De pronto aparecieron sujetos que le apuntaron con sus armas por todos los lados del vehículo; estaba rodeado: era el centro de un operativo. Los policías judiciales levantaban la cajuela del vehículo y revisaban los asientos, no encuentran nada. Le colocaron una chamarra verde sobre la cabeza. “Agache”, le ordenaron. Así lo llevaron caminando hasta un carro blanco con las puertas abiertas. Arrancaron y tras varios minutos,se detuvieron y subió alguien más.
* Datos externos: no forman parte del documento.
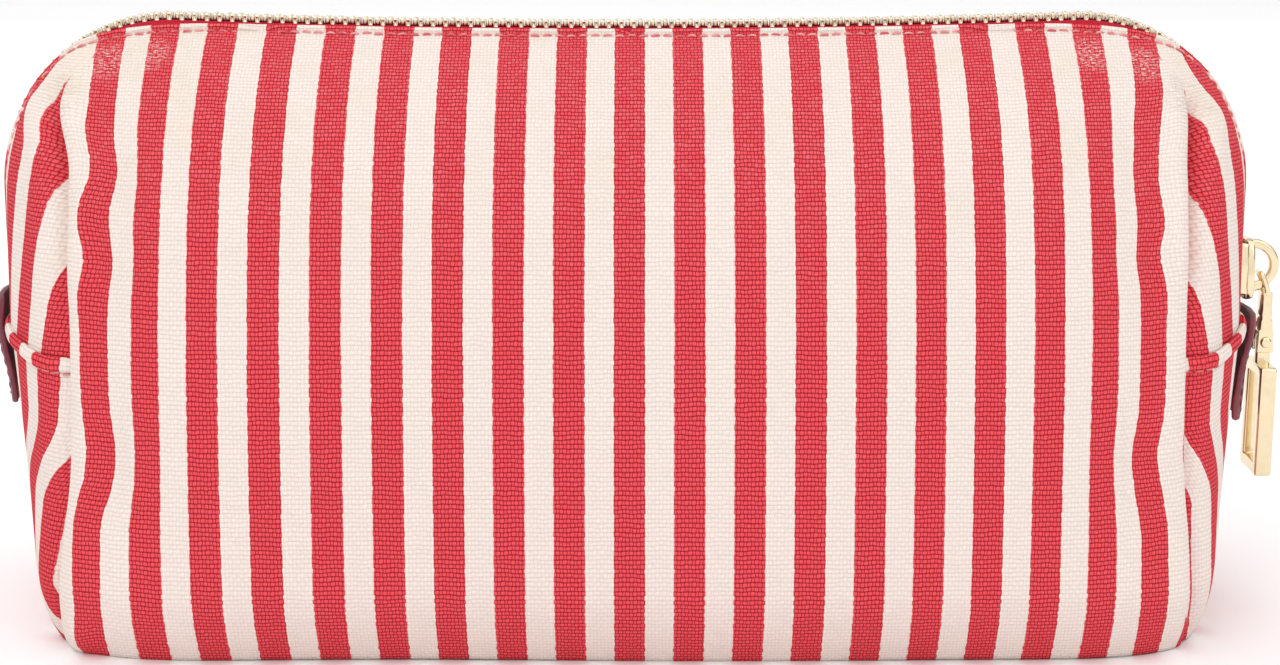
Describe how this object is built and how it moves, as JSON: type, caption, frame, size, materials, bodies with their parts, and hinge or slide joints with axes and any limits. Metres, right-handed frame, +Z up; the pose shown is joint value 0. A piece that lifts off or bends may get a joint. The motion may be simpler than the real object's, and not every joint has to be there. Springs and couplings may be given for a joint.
{
  "type": "zipped makeup bag",
  "caption": "Boxy striped canvas makeup bag with a full-length zip over the top and down both ends, leather end patches, and a slider with a hinged rectangular pull.",
  "frame": {"origin": "centre of the base, on the surface the bag stands on", "axes": "+X along the zip towards the end where the slider stops when the bag is closed, +Y towards the back, +Z up"},
  "size_m": [0.2762, 0.0982, 0.1289],
  "materials": {
    "canvas": "plain-weave cotton canvas in upright red and cream stripes",
    "lining": "thin plain cotton",
    "zip_tape": "woven tape, bright red",
    "teeth_metal": "pale brass, lightly worn",
    "gold_metal": "polished pale gold plating",
    "leather": "burgundy, fine grain, raw edges"
  },
  "bodies": {
    "bag": {"front_panel": "canvas", "back_panel": "canvas", "base_panel": "canvas", "left_end_gusset": "canvas", "right_end_gusset": "canvas", "front_lining": "lining", "back_lining": "lining", "base_lining": "lining", "zip_tape_front": "zip_tape", "zip_tape_back": "zip_tape", "zip_teeth_front": "teeth_metal", "zip_teeth_back": "teeth_metal", "zip_bottom_stop": "teeth_metal", "zip_top_stop_front": "teeth_metal", "zip_top_stop_back": "teeth_metal", "left_end_patch": "leather", "right_end_patch": "leather"},
    "slider": {"slider_body": "gold_metal", "slider_bail": "gold_metal"},
    "pull_link": {"pull_link": "gold_metal", "pull_pin": "gold_metal"},
    "pull_frame": {"pull_frame": "gold_metal"}
  },
  "joints": [
    {"name": "slider_travel", "type": "slide", "parent": "bag", "child": "slider", "axis": [0, 0, 1], "range_m": [0, 0.012]},
    {"name": "pull_swing", "type": "hinge", "parent": "slider", "child": "pull_link", "pos_m": [0.1349, 0, 0.0745], "axis": [0, -1, 0], "range_deg": [0, 100]},
    {"name": "frame_swing", "type": "hinge", "parent": "pull_link", "child": "pull_frame", "pos_m": [0.1383, 0, 0.0578], "axis": [0, -1, 0], "range_deg": [-3, 75]}
  ]
}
—¿Es él?, —preguntó un judicial.

—Sí, es él, —respondió el que entró al carro. El vehículo arrancó; le cubrieron el rostro y empezó la oscuridad. Fue ingresado a un cuarto, le amarraron los pies y las manos. Ahí quedó, en el centro de una pequeña habitación.

Supuesto eperrista. Es el 26 de diciembre de 1997, 11 días desde que fue detenido, lo llevan al penal de la Villa de Etla, donde fue presentado y acusado de 11 delitos: homicidio calificado, homicidio en grado de tentativa, privación ilegal de la libertad, terrorismo y conspiración.

El gobierno lo señalaba como partícipe del ataque de un comando del EPR el 29 de agosto de 1996 en Santa María Huatulco a los edificios de la Marina, la agencia del Ministerio Público, la Policía Federal de Caminos y la ex delegación de gobierno. En el ataque murieron tres marinos, dos policías, dos civiles y dos guerrilleros.

Ese día, Álvaro trabajaba en una feria en el municipio de San Agustín Yatareni, a 418 kilómetros de Santa María Huatulco. Fue uno de los 137 indígenas loxichas acusados de pertenecer al EPR por parte del gobierno de Diódoro Carrasco Altamirano. Fue condenado a más de 100 años de prisión, pero se redujo a 27 años sólo por el delito de homicidio calificado. El pasado 7 de julio fue dejado en libertad tras 19 años y siete meses en prisión, al cumplir las dos terceras partes de su condena.

“La libertad no existe aun estando fuera de la cárcel. Nunca renuncié a mis ideas, me abracé fuerte a mis principios de lucha. Es la lucha política la que permite abrir las puertas de la cárcel”, afirmó Álvaro tras ser liberado. Ahora acusa al Estado mexicano de fabricarle delitos.